Average European Scenario

In the European Union, the total cost of employment (gross salary plus employer contributions) for an administrative or knowledge-worker profile typically ranges between €40,000 and €70,000 per year. For more technical roles — such as customer-support analysts, paralegals, or junior data specialists — costs can reach €80,000–100,000 in high-cost countries like France or the Netherlands.

A customised AI agent, trained on corporate data and integrated into internal workflows, often requires:

  • €50,000–€200,000 in initial development or licensing

  • €1,000–€5,000 per month for hosting, maintenance, and compliance

  • Additional human oversight from IT, data-protection, or legal teams

While the variable cost per task may drop, total operational costs often remain comparable once supervision, liability management, and retraining needs are included.

The Swiss Case

In Switzerland, labour costs are substantially higher but also reflect greater productivity and autonomy.

  • A qualified administrative or legal staff member generally costs an employer CHF 80,000–130,000 per year, including social charges.

  • For specialist or semi-technical roles (compliance officers, IT coordinators, or financial analysts), the total annual cost frequently exceeds CHF 150,000–180,000.

Given these figures, it’s true that automation seems financially attractive at first glance. But most Swiss employers soon discover that an AI system cannot replace the qualitative contribution of an experienced employee — especially in highly regulated or client-facing roles, where judgment, contextual awareness, and ethical accountability are indispensable.

Moreover, AI deployment in Switzerland is subject to data protection (FADP), transparency, and human oversight obligations, which introduce additional compliance costs absent from a purely financial comparison.

Comparative Legal Perspectives: Switzerland, France, and Italy

Switzerland

Swiss labour law, while flexible, prohibits abusive dismissals under Article 336 of the Code of Obligations. Replacing a worker purely for automation reasons may be considered abusive if not rooted in genuine organisational necessity or if the employer neglects the duty of requalification. The principle of good faith (Article 2 of the Civil Code) requires employers to conduct structural changes in a socially responsible way. Emerging discussions also call for alignment with the EU AI Act on transparency and human oversight.

France

Under Article L1233‑3 of the Labour Code, economic dismissals are valid only when driven by a verified "technological change" that genuinely removes the position. Courts insist on proof that redeployment was impossible. If a company uses AI merely to reduce personnel expenses, the dismissal can be deemed void. France also imposes algorithmic transparency obligations for workplace decision-making, reinforcing the worker’s right to contest opaque automation.

Italy

In Italy, dismissals for “objective justified reason” (giustificato motivo oggettivo) are lawful only if a position is truly eliminated for demonstrable economic or technological reasons. Courts interpret Law 604/1966 in light of Article 41 of the Constitution, ensuring that economic freedom remains consistent with human dignity. Italian judges traditionally scrutinize employers’ claims of technological necessity, favouring solutions involving human reallocation or hybrid cooperation with AI tools.
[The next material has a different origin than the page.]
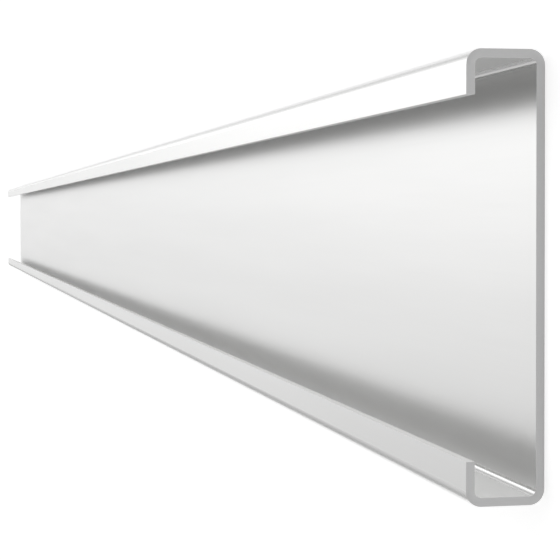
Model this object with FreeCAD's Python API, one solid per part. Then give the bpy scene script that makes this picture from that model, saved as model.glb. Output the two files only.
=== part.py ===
import FreeCAD, Part
import os
from math import cos, radians, sin

# Plinth profile: one strip of stainless sheet folded along four lines into a shallow
# channel. The broad web is the plinth's visible face. A flange turns back from each long
# edge of the web, and a short lip turns inward from the free edge of each flange, so the
# open side has a mouth between the two lips. Both ends are cut square.
#
# Frame, in millimetres: the profile lies on its web, open side up. X runs along the
# length, Y across the height that the plinth has when it is fitted, Z up from the web's
# outer face. The origin is in the middle of the web's outer face.

# Driving dimensions
LENGTH = 2000.0         # one stock length
HEIGHT = 100.0          # over the two flanges
DEPTH = 18.0            # from the web's outer face to the outer face of the lips
LIP = 10.0              # width of each lip, over the flange
SHEET = 2.0             # sheet thickness
INSIDE_RADIUS = 1.5     # inside radius of every fold

# Worked out from them
OUTSIDE_RADIUS = INSIDE_RADIUS + SHEET
HALF_LENGTH = LENGTH / 2
FLANGE = HEIGHT / 2             # Y of a flange's outer face
LIP_EDGE = FLANGE - LIP         # Y of a lip's cut edge
FOLD_Y = FLANGE - OUTSIDE_RADIUS            # Y of both fold centres of one flange
LOW_FOLD_Z = OUTSIDE_RADIUS                 # Z of the fold centre at the web
HIGH_FOLD_Z = DEPTH - OUTSIDE_RADIUS        # Z of the fold centre at the lip


def point(y, z):
    """A point of the section, in the plane of the first end."""
    return FreeCAD.Vector(-HALF_LENGTH, y, z)


def line(start, end):
    """A flat stretch of the section, from one (y, z) to another."""
    return Part.LineSegment(point(*start), point(*end)).toShape()


def fold(side, centre_z, radius, first, last):
    """One face of a fold: an arc from angle first to angle last, in degrees from the
    outward side of its flange towards +Z."""
    through = []
    for angle in (first, (first + last) / 2, last):
        y = side * (FOLD_Y + radius * cos(radians(angle)))
        z = centre_z + radius * sin(radians(angle))
        through.append(point(y, z))
    return Part.Arc(*through).toShape()


def flange_edges(side):
    """Edges of one flange with its two folds and its lip; side is -1 or +1."""
    return [
        # outer face, from the web round to the lip
        fold(side, LOW_FOLD_Z, OUTSIDE_RADIUS, -90, 0),
        line((side * FLANGE, LOW_FOLD_Z), (side * FLANGE, HIGH_FOLD_Z)),
        fold(side, HIGH_FOLD_Z, OUTSIDE_RADIUS, 0, 90),
        line((side * FOLD_Y, DEPTH), (side * LIP_EDGE, DEPTH)),
        # cut edge of the lip
        line((side * LIP_EDGE, DEPTH), (side * LIP_EDGE, DEPTH - SHEET)),
        # inner face, from the lip back to the web
        line((side * LIP_EDGE, DEPTH - SHEET), (side * FOLD_Y, DEPTH - SHEET)),
        fold(side, HIGH_FOLD_Z, INSIDE_RADIUS, 90, 0),
        line((side * (FLANGE - SHEET), HIGH_FOLD_Z), (side * (FLANGE - SHEET), LOW_FOLD_Z)),
        fold(side, LOW_FOLD_Z, INSIDE_RADIUS, 0, -90),
    ]


def web_edges():
    """The two flat faces of the web."""
    return [
        line((-FOLD_Y, 0), (FOLD_Y, 0)),
        line((-FOLD_Y, SHEET), (FOLD_Y, SHEET)),
    ]


def plinth_channel():
    """The folded strip, whole: its section swept along the length."""
    edges = web_edges() + flange_edges(-1) + flange_edges(1)
    outline = Part.Wire(Part.__sortEdges__(edges))
    return Part.Face(outline).extrude(FreeCAD.Vector(LENGTH, 0, 0))


os.makedirs("parts", exist_ok=True)
plinth_channel().exportStep("parts/plinth_channel.step")
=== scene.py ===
from math import cos, radians, sin

import bmesh
import bpy
from mathutils import Matrix, Vector


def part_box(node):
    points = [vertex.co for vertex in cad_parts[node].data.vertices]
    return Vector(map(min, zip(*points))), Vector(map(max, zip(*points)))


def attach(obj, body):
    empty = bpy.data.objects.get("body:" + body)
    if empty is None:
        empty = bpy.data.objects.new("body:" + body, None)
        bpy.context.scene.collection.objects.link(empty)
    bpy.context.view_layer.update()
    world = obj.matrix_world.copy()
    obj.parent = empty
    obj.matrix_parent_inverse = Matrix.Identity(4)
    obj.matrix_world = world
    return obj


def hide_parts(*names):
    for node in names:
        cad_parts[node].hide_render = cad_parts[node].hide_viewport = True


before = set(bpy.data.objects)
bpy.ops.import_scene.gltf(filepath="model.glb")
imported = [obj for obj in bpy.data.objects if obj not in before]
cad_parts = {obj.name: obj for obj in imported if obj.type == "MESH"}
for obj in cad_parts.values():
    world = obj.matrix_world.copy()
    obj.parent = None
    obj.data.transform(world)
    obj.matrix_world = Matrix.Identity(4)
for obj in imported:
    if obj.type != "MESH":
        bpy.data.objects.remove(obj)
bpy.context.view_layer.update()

# A stainless steel plinth profile, lying on its web with the open side up. The frame is
# in metres: X along the length, Y across the height that the plinth has when fitted, Z up.
# The near end is the one at the low end of X.

NODE = "plinth_channel"

# The section's sizes. The height, depth and length are the CAD node's own.
LOW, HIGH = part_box(NODE)
LENGTH = HIGH.x - LOW.x
HEIGHT = HIGH.y - LOW.y
DEPTH = HIGH.z - LOW.z
SHEET = 0.002
LIP = 0.010
INSIDE_RADIUS = 0.0015
OUTSIDE_RADIUS = INSIDE_RADIUS + SHEET

# How finely the visible mesh is cut
FOLD_STEPS = 20             # facets round one fold
EDGE_RADIUS = 0.00004       # the deburred cut edges
EDGE_STEPS = 3
SPAN = 0.05                 # the longest stretch of mesh between two rings of points
SHARP_ANGLE = 60.0          # edges sharper than this, in degrees, are cut edges
SAME_WAY = 1e-6             # directions closer than this are the same

# Finishes, and their places in the piece's list of materials
FLAT, FOLD, CUT = 0, 1, 2
STEEL_DARK = (0.73, 0.73, 0.725)
STEEL_LIGHT = (0.755, 0.755, 0.75)
SATIN_ROUGH = (0.34, 0.38)
FOLD_ROUGH = (0.20, 0.24)   # burnished where the sheet was pressed round
GRAIN_DEPTH = 0.000002
CUT_DARK = (0.51, 0.51, 0.51)
CUT_LIGHT = (0.55, 0.55, 0.55)
CUT_ROUGH = (0.50, 0.62)
MARK_DEPTH = 0.00002

# Floor and light
FLOOR_SIDE = 60.0
FLOOR_COLOUR = (0.86, 0.86, 0.86)
FLOOR_LIFT = 0.52
# The room's light, as (part of the direction along an axis, level) stops. The front light,
# past the far end, is its level across Y times its share up Z. The back light is dimmer.
FRONT_ACROSS = ((-1.0, 1.3), (-0.35, 1.8), (-0.16, 2.55), (-0.08, 2.7), (0.0, 1.75), (0.08, 1.6),
                (0.16, 1.12), (1.0, 1.0))
FRONT_UP = ((-1.0, 0.3), (0.0, 0.3), (0.12, 0.53), (0.3, 1.0), (1.0, 0.3))
FRONT_SHARE = ((-1.0, 0.0), (-0.25, 0.0), (0.25, 1.0), (1.0, 1.0))
BACK_ACROSS = ((-1.0, 0.5), (1.0, 0.9))

# Camera
LENS = 114.5
SENSOR = 36.0
CAMERA_BACK = 3.711 * HEIGHT
CAMERA_ACROSS = -0.137 * HEIGHT
CAMERA_HEIGHT = 1.347 * HEIGHT
LOOK_DOWN = 11.487
LOOK_ASIDE = 2.049
CAMERA_ROLL = 0.18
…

Rethinking Efficiency: A Legal View on Human Value

What emerges across these systems — from Zurich to Paris to Milan — is the same conclusion echoed by the Xinyuan decision: technological innovation cannot justify dismissals unless proportional, transparent, and socially responsible.

AI can streamline repetitive tasks, but it does not yet replicate the ethical reasoning, contextual judgment, and adaptability that define human contribution. In legal and compliance-sensitive roles, these qualities are not optional — they are the ground of trust.

The real challenge for employers, therefore, is not whether AI can replace human labour, but how to integrate both within a compliant and sustainable governance model.

Can an AI agent truly replace a human? Economically, perhaps partially.
Legally and ethically, the answer remains — and should remain — uncertain.